Embrace the Two-Day Rule
Never miss twice in a row. Missing one day is human. Missing two days is the start of a new (bad) habit. If you miss Monday, Tuesday is non-negotiable. This rule alone will keep your streaks alive through vacations, sick days, and life chaos.
Review Weekly
Every Sunday, spend 5 minutes looking at your week. Which habits did you hit? Which ones did you miss? Why? This isn't about guilt. It's about data. Patterns emerge. Maybe you always skip your workout on Wednesdays because of late meetings. Cool -- move it to Thursday. Maybe your meditation streak breaks every Friday night. Fine -- adjust the schedule.
The Habits That Changed My Life
I'll share what I actually track daily. Five habits. Takes me 15 seconds to log:
- Train -- Did I do some form of exercise today?
- Read -- Did I read for at least 15 minutes?
- Meditate -- Did I sit for at least 5 minutes?
- No phone first hour -- Did I avoid my phone for the first hour after waking?
- Sleep by 11 -- Was I in bed with lights off by 11 PM?

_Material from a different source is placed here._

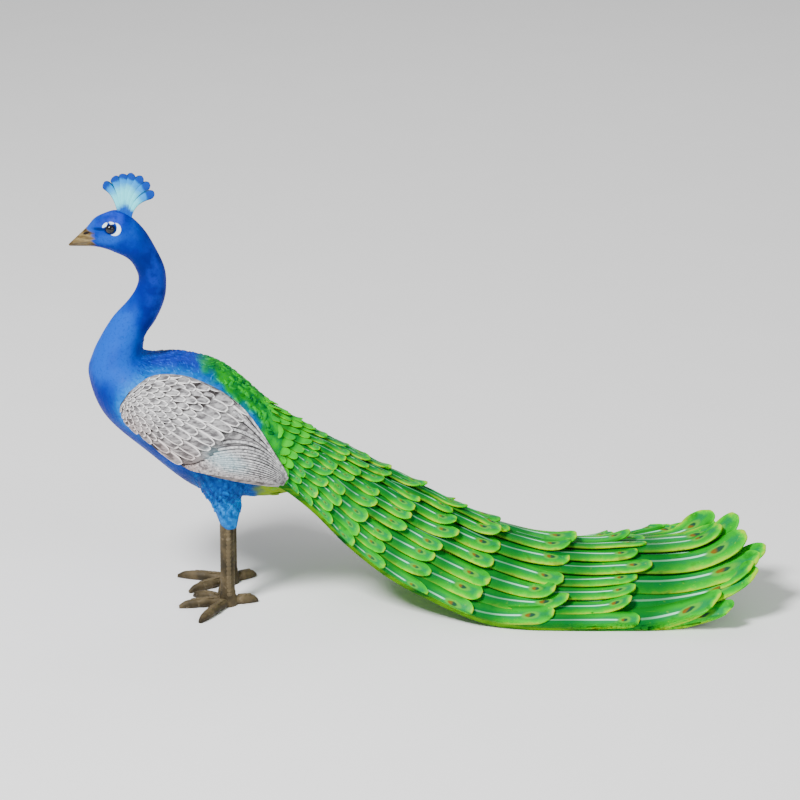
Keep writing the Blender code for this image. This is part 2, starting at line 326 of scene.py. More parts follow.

That's it. Five habits. No complexity. And the compound effect of hitting these consistently has been more transformative than any single productivity hack, supplement, or life optimization strategy I've ever tried.
You don't need 20 habits. You need 5 good ones that you actually do.
Stop Downloading, Start Doing
The best app for tracking habits is the one you open every single day. Not the one with the best reviews. Not the one your favorite YouTuber promoted. The one that fits your life so seamlessly that tracking feels automatic.
Pick your 3-5 habits today. Download Habit Tracker or whatever app resonates with you. Set it up in under 5 minutes. Then focus on one thing: showing up tomorrow.
The chain starts with a single link. Build it one day at a time.